The price shock has sharpened a broader conversation about access to basic food. New York City chef Isaac Bernal Carbajo says the tomato has come to represent something far deeper than a produce item, arguing that buying fresh vegetables is becoming a serious financial decision for many families. For some shoppers, tomatoes have already shifted from a staple into a luxury item. When a vegetable that once cost under $2 per pound becomes a budget consideration, it signals a meaningful shift in how Americans relate to their food supply.
Will Prices Come Down?

Some relief is possible, but not guaranteed. Phillip Coles, a supply chain professor at Lehigh University, says domestic harvests later in the year should ease pressure, and higher prices will eventually push farmers to plant more tomatoes, though expanding production takes time. However, Ricky Volpe, an agribusiness professor at California Polytechnic State University, says more pain for tomato prices remains likely in the near term. Experts predicted similar relief in mid-April 2026, and prices have continued climbing since then. The structural causes, including tariffs, have not changed.
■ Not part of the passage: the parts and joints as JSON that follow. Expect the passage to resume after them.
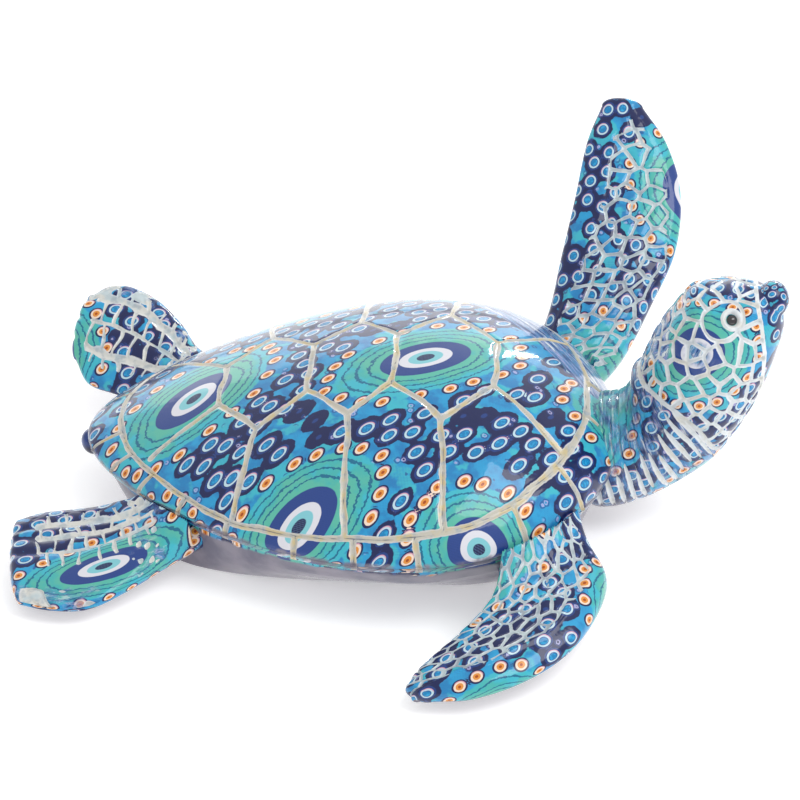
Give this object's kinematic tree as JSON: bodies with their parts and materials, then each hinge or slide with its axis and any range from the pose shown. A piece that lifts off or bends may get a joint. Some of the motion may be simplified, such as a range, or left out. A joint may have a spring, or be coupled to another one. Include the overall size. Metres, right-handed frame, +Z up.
{
  "type": "sea turtle figurine",
  "caption": "Sea turtle figurine with raised head and spread flippers, its glossy castings covered in a printed film of beads and eye motifs.",
  "frame": {"origin": "middle of the belly's flat rest face, on the surface that the turtle lies on", "axes": "+X forward to the head, +Y to the turtle's left, +Z up"},
  "size_m": [0.1591, 0.1553, 0.0567],
  "materials": {
    "printed_film": "clear-coated printed film over cast resin",
    "belly_paint": "grey-mauve paint over cast resin",
    "eye_bead": "polished black",
    "pin_steel": "plain drawn wire"
  },
  "bodies": {
    "root": {"carapace": "printed_film", "belly": "belly_paint", "head_and_neck": "printed_film", "front_flipper_right": "printed_film", "front_flipper_left": "printed_film", "rear_flipper_right": "printed_film", "rear_flipper_left": "printed_film", "tail": "printed_film", "eye_right": "eye_bead", "eye_left": "eye_bead", "neck_pin": "pin_steel", "front_pin_right": "pin_steel", "front_pin_left": "pin_steel", "rear_pin_right": "pin_steel", "rear_pin_left": "pin_steel"}
  },
  "joints": []
}
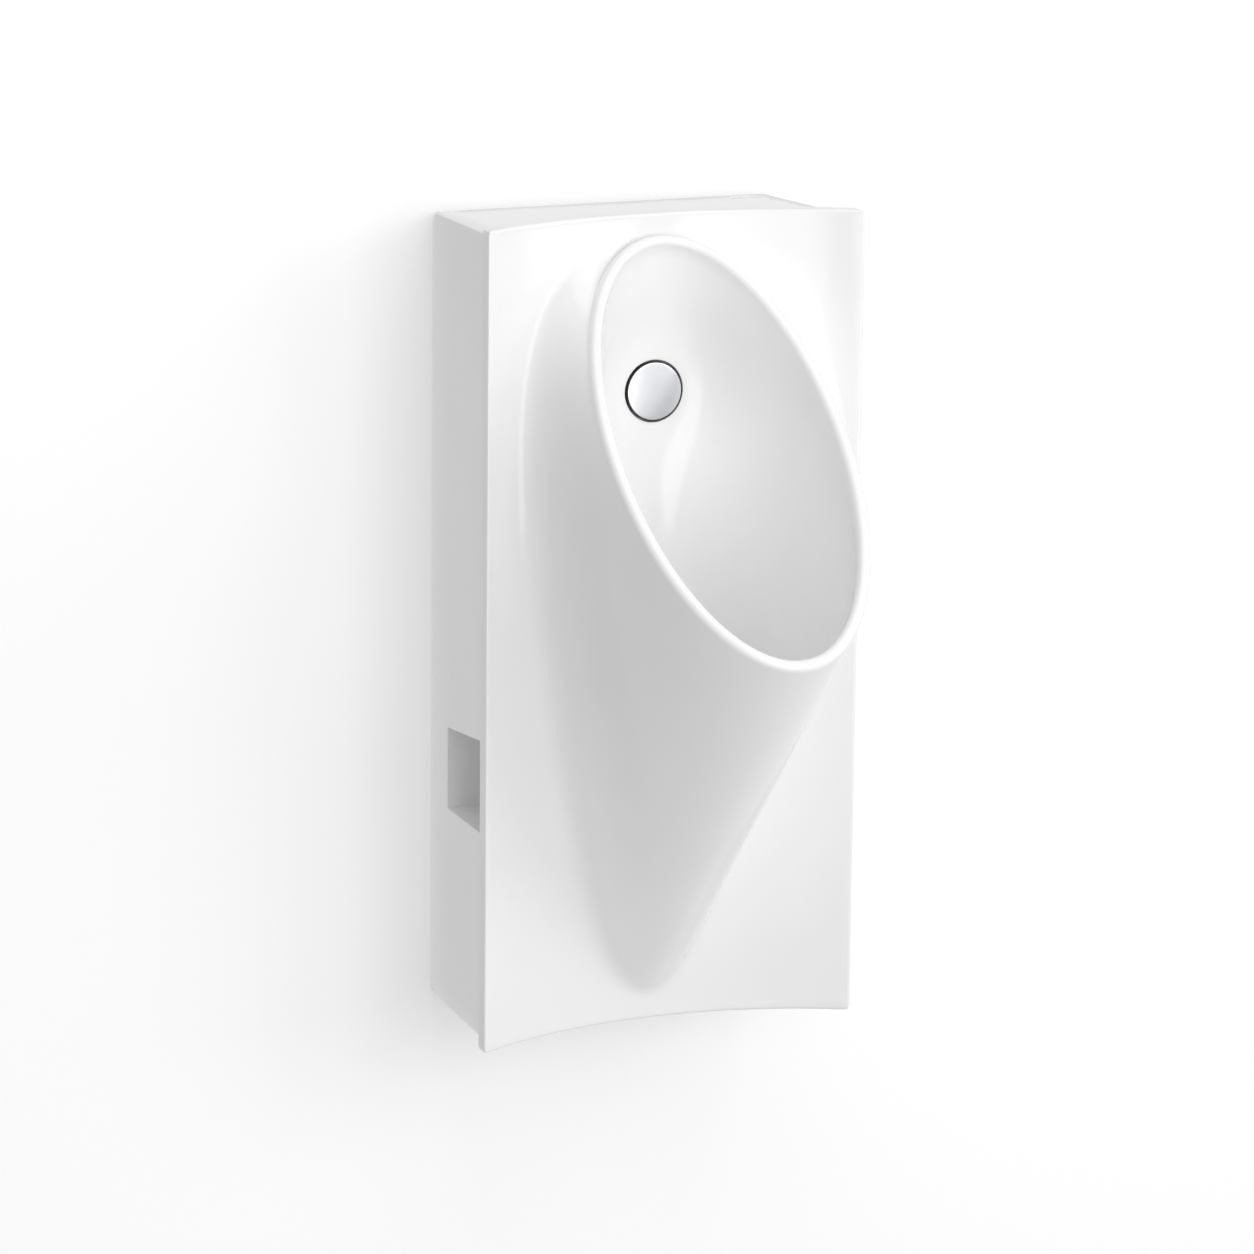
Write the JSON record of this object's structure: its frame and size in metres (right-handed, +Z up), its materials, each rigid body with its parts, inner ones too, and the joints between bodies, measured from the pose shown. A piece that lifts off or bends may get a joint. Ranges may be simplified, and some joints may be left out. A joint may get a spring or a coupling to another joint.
{
  "type": "wall hung urinal",
  "caption": "Wall hung urinal: white china slab with a concave front and a deep leaning funnel bowl, round flush cap, drain and trap hidden inside.",
  "frame": {"origin": "centre of the waste outlet's socket, on the wall plane", "axes": "+Z up, the front faces -Y, the wall is the plane y = 0, X = 0 is the plane of symmetry"},
  "size_m": [0.324, 0.3865, 0.66],
  "materials": {
    "glazed_vitreous_china": "gloss glaze, white",
    "polished_chrome": "polished",
    "brass": "machined",
    "stainless_steel": "brushed",
    "galvanised_steel": "zinc plated",
    "black_rubber": "matt",
    "white_plastic": "moulded"
  },
  "bodies": {
    "fixture": {"china_body": "glazed_vitreous_china", "wall_hanger": "galvanised_steel", "lower_fixing_bushes": "white_plastic", "lower_fixing_washers": "stainless_steel", "inlet_body": "brass", "inlet_front_gasket": "black_rubber", "inlet_back_gasket": "black_rubber", "inlet_thrust_washer": "white_plastic", "inlet_locknut": "brass", "union_washer": "black_rubber", "union_nut": "brass", "supply_tail": "brass", "drain_flange": "stainless_steel", "drain_upper_seal": "black_rubber", "drain_lower_seal": "black_rubber", "drain_chamber": "white_plastic", "spigot_nut": "white_plastic", "spigot_ring_seal": "black_rubber", "tail_bend": "white_plastic", "trap_inlet_nut": "white_plastic", "trap_inlet_seal": "black_rubber", "trap_body": "white_plastic", "outlet_lip_seal": "black_rubber"},
    "strainer": {"strainer": "stainless_steel"},
    "spreader_cap": {"spreader_cap": "polished_chrome", "cap_o_ring": "black_rubber"},
    "trap_cup": {"trap_cup": "white_plastic", "cup_seal": "black_rubber"}
  },
  "joints": [
    {"name": "strainer_lift", "type": "slide", "parent": "fixture", "child": "strainer", "axis": [0, 0, 1], "range_m": [0, 0.24]},
    {"name": "cap_pull", "type": "slide", "parent": "fixture", "child": "spreader_cap", "axis": [0, -1, 0], "range_m": [0, 0.06]},
    {"name": "trap_cup_drop", "type": "slide", "parent": "fixture", "child": "trap_cup", "axis": [0, 0, -1], "range_m": [0, 0.12]}
  ]
}
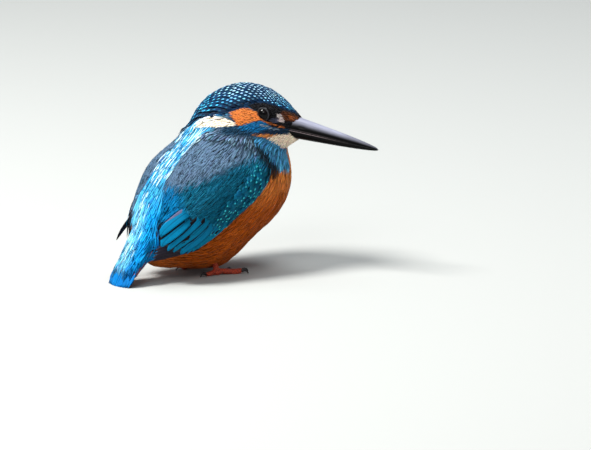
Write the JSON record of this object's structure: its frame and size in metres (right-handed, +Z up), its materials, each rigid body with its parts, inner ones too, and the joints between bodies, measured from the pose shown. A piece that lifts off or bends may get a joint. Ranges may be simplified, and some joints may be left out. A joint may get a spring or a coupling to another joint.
{
  "type": "common kingfisher figure",
  "caption": "Still, life-size kingfisher standing at rest with its head turned to its right: blue back, orange underparts and a long dagger bill.",
  "frame": {"origin": "middle of the bounding box, on the floor the bird rests on", "axes": "+X the way the body faces, +Y the bird's left, +Z up"},
  "size_m": [0.0994, 0.0818, 0.0812],
  "materials": {
    "crown_plumage": "dark blue feathers with pale blue spots, soft satin",
    "body_plumage": "orange-rufous feathers below, bright azure along the back, soft satin",
    "wing_plumage": "teal feathers with small pale blue spots, soft satin",
    "flight_feathers": "teal and dark brown flight feathers, satin",
    "tail_plumage": "bright azure feathers, silky",
    "bill": "black horn, glossy with a dull grey ridge",
    "eye": "wet dark brown, almost black",
    "leg_skin": "coral red scaly skin",
    "claw": "dark brown horn"
  },
  "bodies": {
    "root": {"head": "crown_plumage", "neck": "crown_plumage", "trunk": "body_plumage", "tail": "tail_plumage", "bill_upper": "bill", "bill_lower": "bill", "eye_right": "eye", "wing_right": "wing_plumage", "secondaries_right": "flight_feathers", "primaries_right": "flight_feathers", "leg_right": "leg_skin", "claw_inner_right": "claw", "claw_middle_right": "claw", "claw_outer_right": "claw", "claw_hind_right": "claw", "eye_left": "eye", "wing_left": "wing_plumage", "secondaries_left": "flight_feathers", "primaries_left": "flight_feathers", "leg_left": "leg_skin", "claw_inner_left": "claw", "claw_middle_left": "claw", "claw_outer_left": "claw", "claw_hind_left": "claw"}
  },
  "joints": []
}
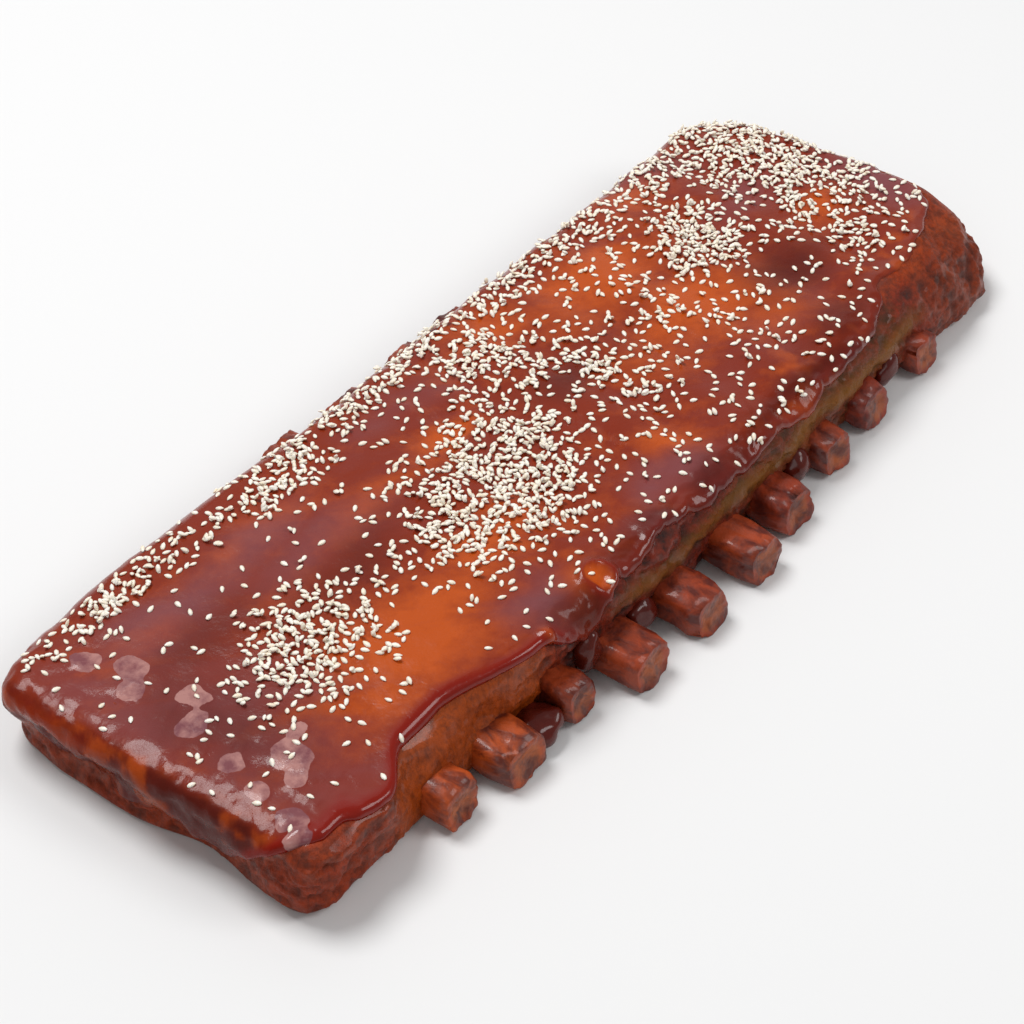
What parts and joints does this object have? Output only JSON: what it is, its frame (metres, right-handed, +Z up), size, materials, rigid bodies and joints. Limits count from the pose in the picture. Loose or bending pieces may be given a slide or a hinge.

One Vegetable, One Very Visible Problem

The tomato has done something that economic reports rarely manage: it made inflation personal and undeniable. A 2025 study found that Mexican tomato imports supported more than $8.3 billion in U.S. economic activity, underscoring just how deeply the supply chain touches American life. The tariff that was supposed to protect domestic farmers has redistributed the cost to consumers, restaurant owners, and the workers in between. A $8-per-pound tomato is no longer a curiosity. It is a receipt for the consequences of trade policy.